Year 4, Month 2, Day 15: You Can’t Fool Me.

USA Today let us know: the farmers are f**ked:

A comprehensive USDA study concludes rising temperatures could cost farmers millions as they battle new pests, faster weed growth and get smaller yields as climate change continues.

WASHINGTON — Climate change could have a drastic and harmful effect on U.S. agriculture, forcing farmers and ranchers to alter where they grow crops and costing them millions of dollars in additional costs to tackle weeds, pests and diseases that threaten their operations, a sweeping government report said Tuesday.

An analysis released by the Agriculture Department said that although U.S. crops and livestock have been able to adapt to changes in their surroundings for close to 150 years, the accelerating pace and intensity of global warming during the next few decades may soon be too much for the once-resilient sector to overcome.

“We’re going to end up in a situation where we have a multitude of things happening that are going to negatively impact crop production,” said Jerry Hatfield, a laboratory director and plant physiologist with USDA’s Agricultural Research Service and lead author of the study. “In fact, we saw this in 2012 with the drought.”

It’s a hoax!
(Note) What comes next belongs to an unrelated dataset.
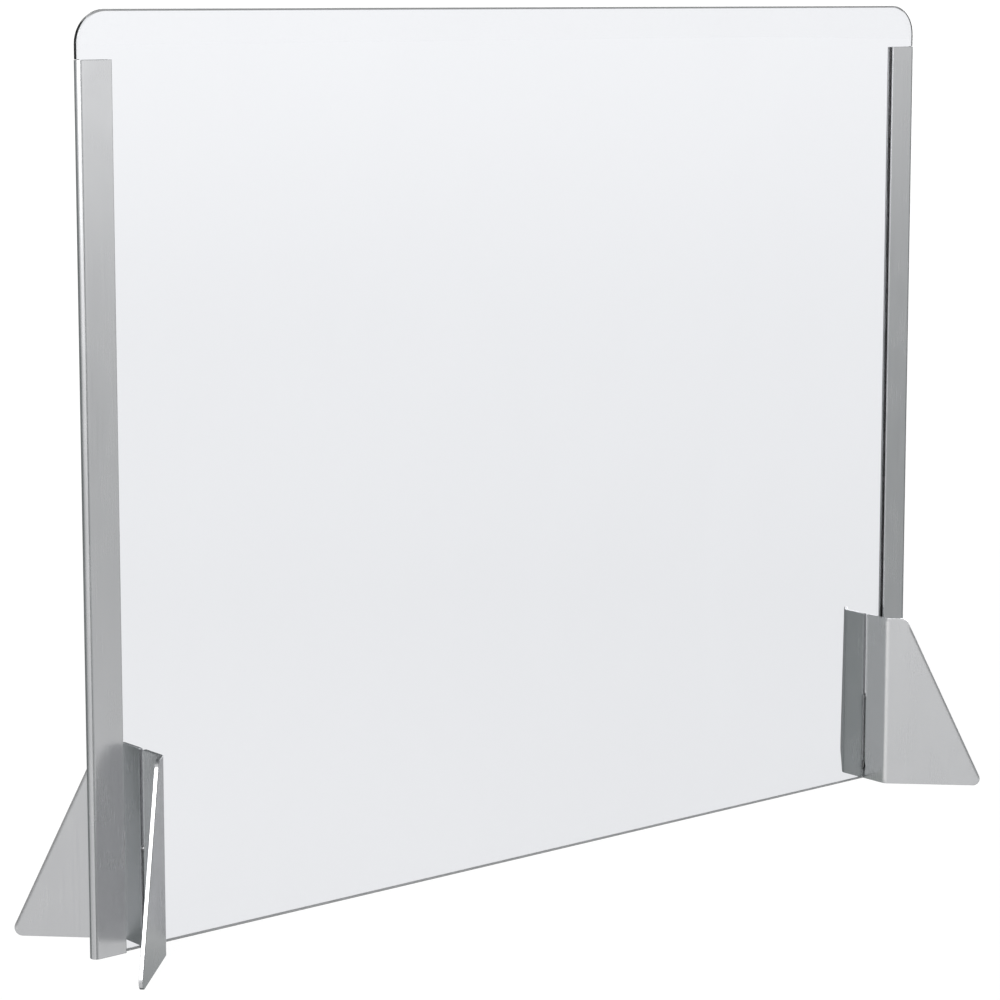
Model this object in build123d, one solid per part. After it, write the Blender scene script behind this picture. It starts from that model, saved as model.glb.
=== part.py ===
from build123d import *
import math
import os

# Free-standing desk privacy panel: a clear acrylic sheet, a folded channel post taped over each
# side edge, and two folded sheet feet that slot into the sheet from below.
# Millimetres. The origin is on the desk under the middle of the sheet: +X runs along the sheet,
# +Y goes back through its thickness and +Z goes up.

# Acrylic sheet
PANEL_WIDTH = 762.0
PANEL_HEIGHT = 610.0
PANEL_THICKNESS = 4.5
PANEL_CORNER_RADIUS = 22.0
PANEL_EDGE_ROUNDING = 1.5

# Channel posts, folded from one gauge of sheet
POST_SHEET = 1.5
POST_FLANGE = 24.5
POST_BEND_INNER_RADIUS = 2.0
POST_BELOW_PANEL_TOP = 31.5
POST_EDGE_ROUNDING = 0.3

# Bonding tape between the sheet and each flange
TAPE_THICKNESS = 0.25
TAPE_WIDTH = 19.0
TAPE_INSET = 1.2
TAPE_END_INSET = 1.5

# The sheet stands clear of the channel's web and of the channel's top
WEB_GAP = 0.5
SHOULDER_GAP = 0.3

# Folded feet: a cross plate with a wing flared outwards at each end
FOOT_SHEET = 2.7
FOOT_HEIGHT = 133.0
FOOT_FROM_PANEL_EDGE = 41.0
FOOT_HALF_DEPTH = 23.3
FOOT_BEND_INNER_RADIUS = 2.5
FOOT_EDGE_ROUNDING = 0.3
WING_FLARE = 45.0
WING_LENGTH = 77.5
WING_TOP_LENGTH = 15.0
WING_TIP_RADIUS = 5.5
WING_TOP_RADIUS = 8.0

# Halving joint between the sheet and a foot: each is slotted to about half of the foot's height
JOINT_HEIGHT = FOOT_HEIGHT / 2
JOINT_END_GAP = 1.0
FOOT_SLOT_CLEARANCE = 0.1
PANEL_SLOT_CLEARANCE = 0.2
SLOT_MOUTH_RADIUS = 1.5
FOOT_SLOT_END_RADIUS = 1.0

# Hanging hole in the cross plate, on the sheet's centre plane
FOOT_HOLE_DIAMETER = 6.5
FOOT_HOLE_HEIGHT = 10.6

# Worked-out sizes
POST_HEIGHT = PANEL_HEIGHT - POST_BELOW_PANEL_TOP
CHANNEL_GAP = PANEL_THICKNESS + 2 * TAPE_THICKNESS
FOOT_X = PANEL_WIDTH / 2 - FOOT_FROM_PANEL_EDGE
FOOT_SLOT_WIDTH = PANEL_THICKNESS + 2 * FOOT_SLOT_CLEARANCE
PANEL_SLOT_WIDTH = FOOT_SHEET + 2 * PANEL_SLOT_CLEARANCE
PAST_THE_PART = 20.0


def upright_slab(outline, thickness):
    """A slab of the outline, drawn with X across and Y up, standing on the XZ plane."""
    return extrude(Plane.XZ * outline, amount=thickness / 2, both=True)


def acrylic_panel():
    """Clear sheet: rounded top corners, sides stepped in behind the posts, a slot over each foot."""
    half_top = PANEL_WIDTH / 2
    half_low = half_top - POST_SHEET - WEB_GAP
    shoulder = POST_HEIGHT + SHOULDER_GAP
    outline = make_face(Polyline(
        (-half_low, 0),
        (half_low, 0),
        (half_low, shoulder),
        (half_top, shoulder),
        (half_top, PANEL_HEIGHT),
        (-half_top, PANEL_HEIGHT),
        (-half_top, shoulder),
        (-half_low, shoulder),
        close=True,
    ))
    outline = fillet(outline.vertices().group_by(Axis.Y)[-1], PANEL_CORNER_RADIUS)
    slot_top = JOINT_HEIGHT + JOINT_END_GAP
    for side in (-1, 1):
        slot = Pos(side * FOOT_X, 0) * Rectangle(PANEL_SLOT_WIDTH, 2 * (slot_top - PANEL_SLOT_WIDTH / 2))
        slot_end = Pos(side * FOOT_X, slot_top - PANEL_SLOT_WIDTH / 2) * Circle(PANEL_SLOT_WIDTH / 2)
        outline = outline - slot - slot_end
    sheet = upright_slab(outline, PANEL_THICKNESS)
    face_edges = sheet.faces().filter_by(Axis.Y).edges()
    long_edges = [edge for edge in face_edges if edge.length > PANEL_SLOT_WIDTH * 3]
    return fillet(long_edges, PANEL_EDGE_ROUNDING)


def channel_post():
    """Left post: a U channel over the sheet's edge, open towards the middle of the sheet."""
    web_x = -PANEL_WIDTH / 2 + POST_SHEET / 2
    flange_end_x = -PANEL_WIDTH / 2 + POST_FLANGE
    flange_y = CHANNEL_GAP / 2 + POST_SHEET / 2
    middle_line = FilletPolyline(
        (flange_end_x, -flange_y),
        (web_x, -flange_y),
        (web_x, flange_y),
        (flange_end_x, flange_y),
        radius=POST_BEND_INNER_RADIUS + POST_SHEET / 2,
    )
    channel = extrude(trace(middle_line, POST_SHEET), POST_HEIGHT)
    flange_ends = channel.faces().filter_by(Axis.X).sort_by(Axis.X)[-2:]
    return fillet(flange_ends.edges().filter_by(Axis.Z), POST_EDGE_ROUNDING)


def bonding_tape(face_side):
    """Tape strip in the left post, on the sheet's front (-1) or rear (+1) face."""
    height = POST_HEIGHT - 2 * TAPE_END_INSET
    centre_x = -PANEL_WIDTH / 2 + POST_FLANGE - TAPE_INSET - TAPE_WIDTH / 2
    centre_y = face_side * (PANEL_THICKNESS + TAPE_THICKNESS) / 2
    return Pos(centre_x, centre_y, POST_HEIGHT / 2) * Box(TAPE_WIDTH, TAPE_THICKNESS, height)


def foot_blank():
    """Left foot before slotting: cross plate and two wings, folded from one strip of sheet."""
    flare = math.radians(WING_FLARE)
    tip_x = -FOOT_X - WING_LENGTH * math.sin(flare)
    tip_y = FOOT_HALF_DEPTH + WING_LENGTH * math.cos(flare)
    middle_line = FilletPolyline(
        (tip_x, -tip_y),
        (-FOOT_X, -FOOT_HALF_DEPTH),
        (-FOOT_X, FOOT_HALF_DEPTH),
        (tip_x, tip_y),
        radius=FOOT_BEND_INNER_RADIUS + FOOT_SHEET / 2,
    )
    return extrude(trace(middle_line, FOOT_SHEET), FOOT_HEIGHT)


def wing_outline():
    """Side shape of a wing, from behind its fold line (X = 0) to its tip, with the floor at Y = 0."""
    shape = make_face(Polyline(
        (-2 * FOOT_HALF_DEPTH, 0),
        (WING_LENGTH, 0),
        (WING_TOP_LENGTH, FOOT_HEIGHT),
        (-2 * FOOT_HALF_DEPTH, FOOT_HEIGHT),
        close=True,
    ))
    tip = shape.vertices().sort_by(Axis.X)[-1]
    shape = fillet(tip, WING_TIP_RADIUS)
    top_corner = shape.vertices().group_by(Axis.Y)[-1].sort_by(Axis.X)[-1]
    return fillet(top_corner, WING_TOP_RADIUS)


def rim_edges(foot):
    """Edges where a foot's cut rim meets the two broad faces of the sheet."""
    broad_faces = [face for face in foot.faces() if face.area > FOOT_HEIGHT * FOOT_SHEET * 2]
    rims = []
    for face in broad_faces:
        for edge in face.edges():
            upright_bend = abs(edge.tangent_at(0.5).Z) > 0.999 and edge.length > FOOT_HEIGHT * 0.9
            if not upright_bend:
                rims.append(edge)
    return rims


def folded_foot():
    """Left foot: sloping wings front and back, a slot from the top for the sheet, a hanging hole."""
    front_half_space = Pos(-FOOT_X, -PANEL_WIDTH / 2, FOOT_HEIGHT / 2) * Box(
        PANEL_WIDTH / 2, PANEL_WIDTH, FOOT_HEIGHT)
    flare = math.radians(WING_FLARE)
    wing_plane = Plane(
        origin=(-FOOT_X, -FOOT_HALF_DEPTH, 0),
        x_dir=(-math.sin(flare), -math.cos(flare), 0),
        z_dir=(-math.cos(flare), math.sin(flare), 0),
    )
    wing_prism = extrude(wing_plane * wing_outline(), amount=2 * FOOT_HALF_DEPTH, both=True)
    front_half = foot_blank() & front_half_space & wing_prism
    foot = front_half + mirror(front_half, about=Plane.XZ)

    slot_bottom = JOINT_HEIGHT - JOINT_END_GAP
    slot_height = FOOT_HEIGHT - slot_bottom
    slot = Pos(0, slot_bottom + slot_height / 2 + PAST_THE_PART / 2) * Rectangle(
        FOOT_SLOT_WIDTH, slot_height + PAST_THE_PART)
    slot = fillet(slot.vertices().group_by(Axis.Y)[0], FOOT_SLOT_END_RADIUS)
    hole = Pos(0, FOOT_HOLE_HEIGHT) * Circle(FOOT_HOLE_DIAMETER / 2)
    cutter = extrude(Plane.YZ * (slot + hole), amount=FOOT_SHEET, both=True)
    foot = foot - Pos(-FOOT_X, 0, 0) * cutter

    through_plate = foot.edges().filter_by(Axis.X)
    foot = fillet(through_plate.group_by(Axis.Z)[-1], SLOT_MOUTH_RADIUS)
    return fillet(rim_edges(foot), FOOT_EDGE_ROUNDING)


os.makedirs("parts", exist_ok=True)

left_side = {
    "post": channel_post(),
    "front_tape": bonding_tape(-1),
    "rear_tape": bonding_tape(1),
    "foot": folded_foot(),
}

export_step(acrylic_panel(), "parts/acrylic_panel.step")
for name, piece in left_side.items():
    export_step(piece, f"parts/left_{name}.step")
    export_step(mirror(piece, about=Plane.YZ), f"parts/right_{name}.step")
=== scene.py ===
import math

import bpy
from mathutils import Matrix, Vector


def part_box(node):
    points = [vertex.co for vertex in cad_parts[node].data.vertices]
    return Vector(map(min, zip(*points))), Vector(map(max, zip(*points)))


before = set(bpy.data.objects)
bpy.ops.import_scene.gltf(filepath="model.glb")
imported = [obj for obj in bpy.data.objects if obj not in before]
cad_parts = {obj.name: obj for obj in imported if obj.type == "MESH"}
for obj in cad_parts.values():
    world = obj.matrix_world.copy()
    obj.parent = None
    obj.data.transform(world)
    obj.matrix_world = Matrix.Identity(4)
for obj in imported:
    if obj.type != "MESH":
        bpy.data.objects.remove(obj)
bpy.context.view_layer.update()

# Looks for the desk privacy panel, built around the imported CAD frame.
# Metres. The origin is on the desk under the middle of the sheet: +X along the sheet, +Y back, +Z up.

# Camera, at the photograph's viewing angle
CAMERA_PLACE = (-1.3973, -1.6335, 0.6193)
CAMERA_HEADING = 39.79
CAMERA_PITCH = 7.60
LENS = 109.6
SENSOR = 36.0
FRAME_SHIFT = -0.1
FARTHEST_SEEN = 100.0

# Softboxes: name, place, target, width, height and radiance
SOFTBOXES = (
    ("key_light", (-1.65, -1.33, 1.55), (0, 0, 0.1), 1.2, 0.9, 5.0),
    ("side_light", (-2.2, -0.55, 0.95), (0, -0.3, 0.3), 1.0, 1.2, 1.7),
    ("top_light", (0.3, 1.6, 2.0), (0, 0, 0.2), 2.0, 1.2, 1.5),
)

# White surroundings, as seen directly and through the clear sheet
FLOOR_GLOW = 0.975
FLOOR_PAINT = 0.06
NEAR_FLOOR = 1.0
FAR_WHITE = 1.11
WHITENING_DISTANCE = 3.0
FLOOR_RADIUS = 30.0
SKY_WHITE = 1.084

# Studio cards, as seen in reflections: azimuth in degrees (0 is the back, 90 the right) and brightness
STUDIO_CARDS = (
    (-180, 0.58),
    (-166, 0.40),
    (-155, 0.08),
    (-142, 0.94),
    (-120, 0.76),
    (-90, 0.74),
    (-68, 0.60),
    (-48, 0.34),
    (-31, 0.18),
    (0, 0.26),
    (30, 0.12),
    (36, 0.14),
    (44, 0.70),
    (52, 1.05),
    (66, 1.05),
    (78, 0.55),
    (92, 0.12),
    (112, 0.15),
    (131, 0.44),
    (149, 0.61),
    (180, 0.58),
)
HORIZON_GAIN = 2.1
HORIZON_START = -0.115
HORIZON_FADE = (0.21, 0.32)
# Low cards that dim or brighten the ring: four angles across, two heights, and the share added.
LOW_CARDS = (
    ((15, 40, 85, 110), (-0.301, -0.286), -0.66),
    ((134, 143, 156, 166), (-0.27, -0.17), 0.42),
    ((-66, -58, -43, -37), (-0.29, -0.262), 1.4),
)
# Dark cards lean to green: the brightness at which the lean is full, and at which it has gone
GREEN_LEAN = (0.15, 0.75)
GREEN_CAST = (0.93, 1.0, 0.995)
# The floor's brightness where it is seen in a reflection through the clear sheet
EDGE_VIEW_GREY = 0.68

# Steel: colours and roughness across the grain, and the wear on it; its lighter edges are partly wear and
# partly a painted highlight
STEEL_COLOURS = ((0.602, 0.607, 0.620), (0.636, 0.641, 0.653))
STEEL_ROUGHNESS = (0.22, 0.27)
SMUDGE_ROUGHNESS = (-0.02, 0.03)
BURNISHING = 0.08
GRAIN_BUMP = 0.13
WEAR_AND_HIGHLIGHT_RADIUS = 0.0006
WORN_EDGE_AND_HIGHLIGHT = (0.80, 0.805, 0.81)
# Painted light on the feet only: painted shade on the plates, a painted highlight along each fold and a
# painted dark reflection on the sloping rims. The fold and the sloping rim are found from a widely rounded
# normal.
PLATE_PAINTED_SHADE = (0.862, 0.880, 0.864)
WIDE_RADIUS = 0.004
FOLD_PAINTED_HIGHLIGHT = (0.84, 0.845, 0.85)
RIM_PAINTED_REFLECTION = (0.22, 0.223, 0.227)
RIM_TOP_GAPS = (0.010, 0.004)

# Cut walls in a foot's plate: the slot for the sheet is darker, and the small hole under it gets painted
# shade, as do the sheet's slot walls beside it
SLOT_HALF_WIDTH = 0.0026
HOLE_HEIGHT = 0.0106
HOLE_RADIUS = 0.0034
CUT_MARGIN = 0.001
DARKER_SLOT_WALL = (0.33, 0.334, 0.338)
CUT_PAINTED_SHADE = (0.03, 0.03, 0.032)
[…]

I saw it on FOX! Sent February 7:

As the song puts it, the farmer feeds us all. However, many Americans, raised in a consumer economy where produce sometimes travels thousands of miles to local stores, lack the experience to understand the implications of a phrase like “devastated agriculture.” Industrialized farming has created a food system capable of feeding huge numbers — but only under absolutely predictable conditions. The encroaching threat of climate change is certain to render those conditions anything but predictable. The result? A farm system that decades ago moved to monocropping — taking advantage of economies of scale at the expense of resilience and flexibility — will become enormously vulnerable to changing environmental conditions, rapidly evolving pests, and diseases which can eradicate entire harvests in an eyeblink.

In the late 19th century, Irish monocroppers facing devastating potato blight had two alternatives: die of starvation, or emigrate. What choices will Americans face in the coming decades?